Americans must gain a far greater understanding of Chinese cuisine and culture before they can make inroads into its wine market, a conference heard yesterday.

Speaking at the Taste3 conference at the Copia centre in Napa, California, food writer Olivia Wu said that despite the 150-year history of Chinese cuisine on the west coast, Americans still barely understood it.

‘We know Japanese, Vietnamese, Thai and other eastern cuisines but Chinese is still relatively unknown,’ she said.

American wine producers enthusiastically promote their wines in the ‘chaotic and unpredictable’ Chinese market, ‘but they ignore Chinese culture and cuisine,’ she said.

Wu, who writes for the San Francisco Chronicle and spent most of last year in Shanghai, also said Cabernet Sauvignon, although the worst possible match for Chinese food, was the ‘status grape’ in China, and the most planted in the domestic industry.
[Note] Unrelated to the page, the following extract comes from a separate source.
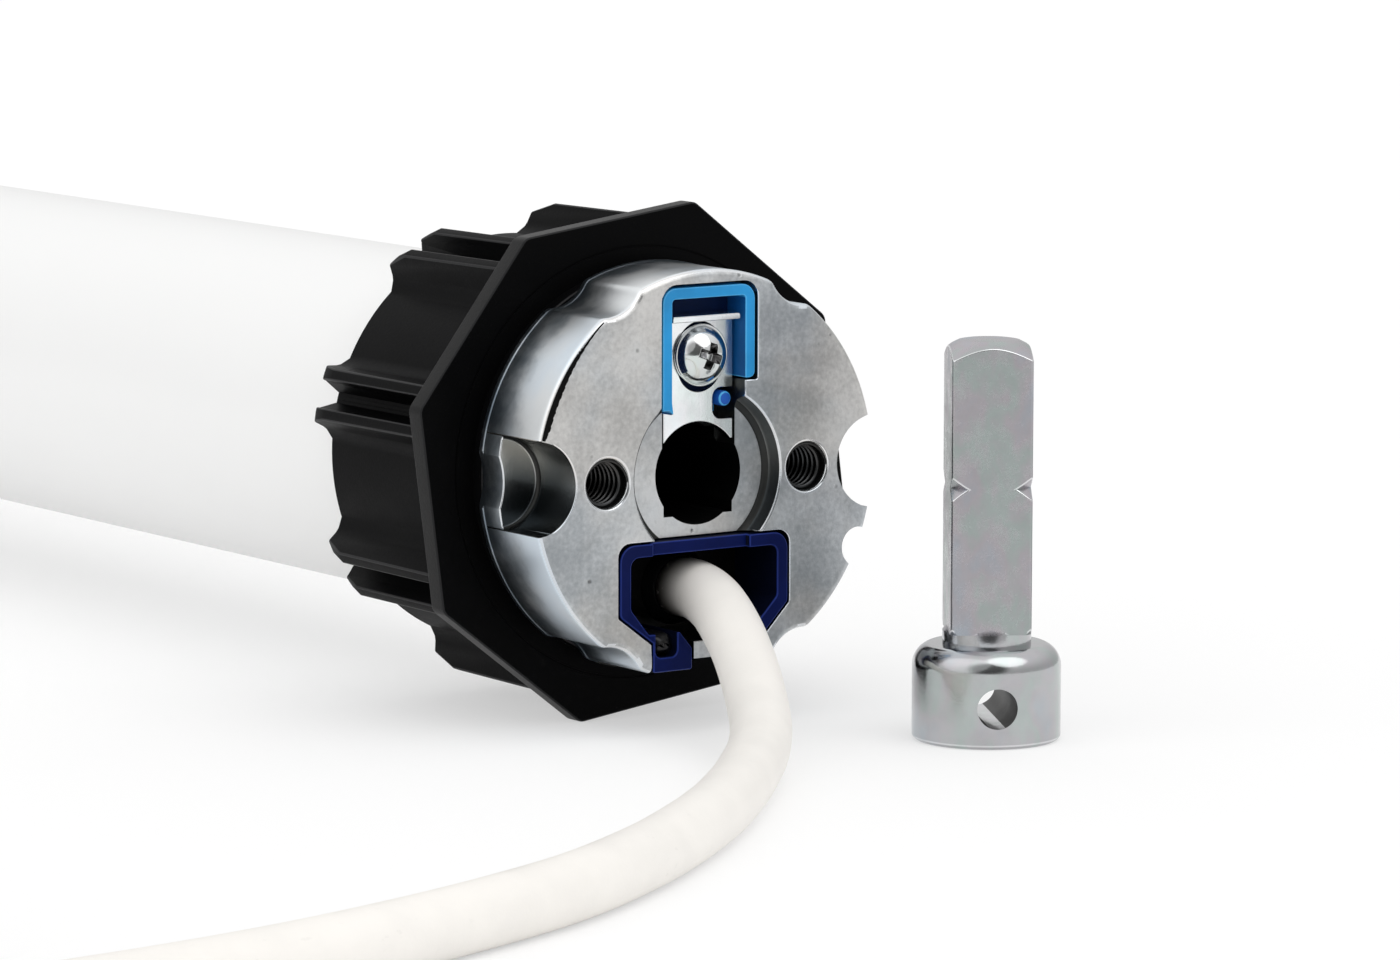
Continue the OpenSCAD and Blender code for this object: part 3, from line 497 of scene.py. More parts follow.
@dataclass(frozen=True)
class Layered(Finish):
    """Stacked sheet, wound wire or turned metal: fine lines square to an axis."""

    metallic: float = 1.0
    lines_per_mm: float = 2.0

    def dress(self, graph: Graph) -> None:
        """Lines along Y in tone and height, broken up by noise.

        Args:
            graph: the material's graph.
        """
        sockets = {"Vector": graph.place, "Scale": 160.0 * self.lines_per_mm, "Distortion": 0.6}
        settings = {"wave_type": "BANDS", "bands_direction": "Y"}
        line = Value(graph, graph.node("ShaderNodeTexWave", settings, sockets).outputs["Fac"])
        mottling = graph.noise(200, 4).rise(0.3, 0.7)
        graph.paint(
            Base_Color=graph.mix(line * 0.6 + mottling * 0.4, self.shade(0.6), self.shade(1.15)),
            Metallic=self.metallic,
            Roughness=self.roughness + (mottling - 0.5) * 0.15,
            Normal=graph.bump(line, 0.06),
        )


ZINC_FACE = CastMetal("cast zinc face", (0.56, 0.57, 0.575), 0.42, 1.0, 1.0, 0.36)
# Side of the head: its last number paints shade, darker and bluer towards the back by the crown.
ZINC_SIDE = CastMetal("cast zinc side", (0.82, 0.87, 0.91), 0.3, 0.1, 0.06, 0.14, 0.0, 0.8)
# Pocket: its last number paints shade, darker towards the bottom.
ZINC_POCKET = CastMetal("cast zinc pocket", (0.42, 0.42, 0.4), 0.22, 0.3, 0.1, 0.1, 0.95)
# Darker copies of the cast zinc, painted shade: the tapped threads, the inner walls, which also darken
# towards the bottom, and the darkest walls and creases.
ZINC_THREAD_SHADE = CastMetal("cut zinc thread", (0.075, 0.075, 0.075), 0.34, 0.4, 0.0)
ZINC_INNER_SHADE = CastMetal("cast zinc inner wall", (0.19, 0.19, 0.18), 0.36, 0.6, 0.2, 0.2, 0.9)
ZINC_SHADE = CastMetal("cast zinc dark wall", (0.045, 0.045, 0.043), 0.42, 0.6, 0.2)
# Front edge of the rim: lighter zinc, partly rubbed wear and partly a painted highlight.
ZINC_RIM_HIGHLIGHT = CastMetal("rubbed zinc rim with painted highlight", (0.86, 0.87, 0.88), 0.24, 0.3, 0.0)
# Nearly black: painted shade deep in the bore, also in the rim's crevice.
PAINTED_DEEP_SHADE = CastMetal("painted deep shade", (0.012, 0.012, 0.012), 0.6, 0.6, 0.0)
BLACK = Moulded("black plastic", (0.0025, 0.0025, 0.0028), 0.5, 0.05)
BLACK_FACE = Moulded("black plastic face", (0.0018, 0.0018, 0.002), 0.5, 0.04, 1.0, 0.015)
BLACK_GLOSS = Moulded("black plastic latch", (0.004, 0.004, 0.005), 0.3, 0.35, 0.15, 0.0)
BLACK_SIDE = Moulded("black plastic flange side", (0.003, 0.003, 0.0033), 0.42, 0.16)
BLACK_EDGE = Moulded("black plastic rubbed edge", (0.012, 0.012, 0.013), 0.5, 0.2)
WHITE_COAT = PowderCoat("white powder coat", (0.93, 0.93, 0.925), 0.34)
SKY_BLUE = Moulded("light blue plastic", (0.018, 0.27, 0.6), 0.38, 0.25, 0.6)
# Rounded edges of the clip: lighter blue, a painted highlight.
SKY_EDGE_HIGHLIGHT = Moulded("light blue plastic edge", (0.06, 0.38, 0.74), 0.35, 0.4, 0.6)
# Inner wall of the clip: darker blue, painted shade.
SKY_SHADE = Moulded("light blue plastic inner wall", (0.006, 0.085, 0.27), 0.45, 0.15, 0.6)
SKY_PEG = Moulded("light blue plastic peg", (0.008, 0.085, 0.4), 0.4, 0.3, 0.6)
# Deep inside the clip: nearly black blue, painted shade.
SKY_DEEP_SHADE = Moulded("light blue plastic deep inside", (0.003, 0.014, 0.06), 0.55, 0.1, 0.6, 0.0)
NAVY = Moulded("dark blue plastic", (0.002, 0.0065, 0.062), 0.42, 0.07, 0.6)
# Rounded edges of the insert: lighter blue, a painted highlight.
NAVY_EDGE_HIGHLIGHT = Moulded("dark blue plastic edge", (0.006, 0.02, 0.16), 0.38, 0.2, 0.6)
# Inside the insert: nearly black, painted shade.
NAVY_DEEP_SHADE = Moulded("dark blue plastic inside", (0.0015, 0.003, 0.013), 0.6, 0.06, 0.6, 0.0)
BRIGHT_ZINC = PlatedMetal("bright zinc plating", (0.86, 0.9, 0.91), 0.2, 0.25, 0.3)
CHROMATE = PlatedMetal("chromated zinc plating", (0.41, 0.425, 0.44), 0.3, 0.7, 0.3, 0.18)
CHROMATE_TURNED = PlatedMetal("chromated turned plating", (0.46, 0.48, 0.49), 0.17, 0.45, 0.2, 0.1)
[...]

The Chinese use no dairy, and do little roasting and baking. There are none of the sauces, nor the caramelized styles of roasts, that play such a major part in French cuisine and which have evolved along with its wines.

Cabernet ‘is just so wrong,’ she said, although it is drunk at official occasions and private banquets because it is the most revered of the noble varieties. ‘State officials will make sure they get the best wines, whether they like them or not,’ she said.

This, Wu says, is the reason for the much-mocked Chinese custom of mixing fine wines – and the whisky and brandy which they import in huge quantities – with carbonated drinks like 7-Up.

‘If once you drink brandy and 7-Up you will understand. It is a combination that works all the way through the meal.’

The varieties that work best are the Riesling in all its forms, Albarino, Gruner Veltliner, she said. The ‘slightly maderized’ styles of Mediterranean whites also work, and some dishes could be matched with Pinot Noir.

She cited San Francisco’s Slanted Door, a Vietnamese/Chinese restaurant, as having one of the best wine lists for Chinese cuisine. It has a wealth of aromatic whites including dozens of Rieslings and five or six Gruner Veltliners.

She stressed that China’s 1.5bn population and its ‘thriving, pounding’ eating culture, was already embracing wine as a drink of choice. ‘In Shanghai, every other day there is a restaurant featuring a wine region.’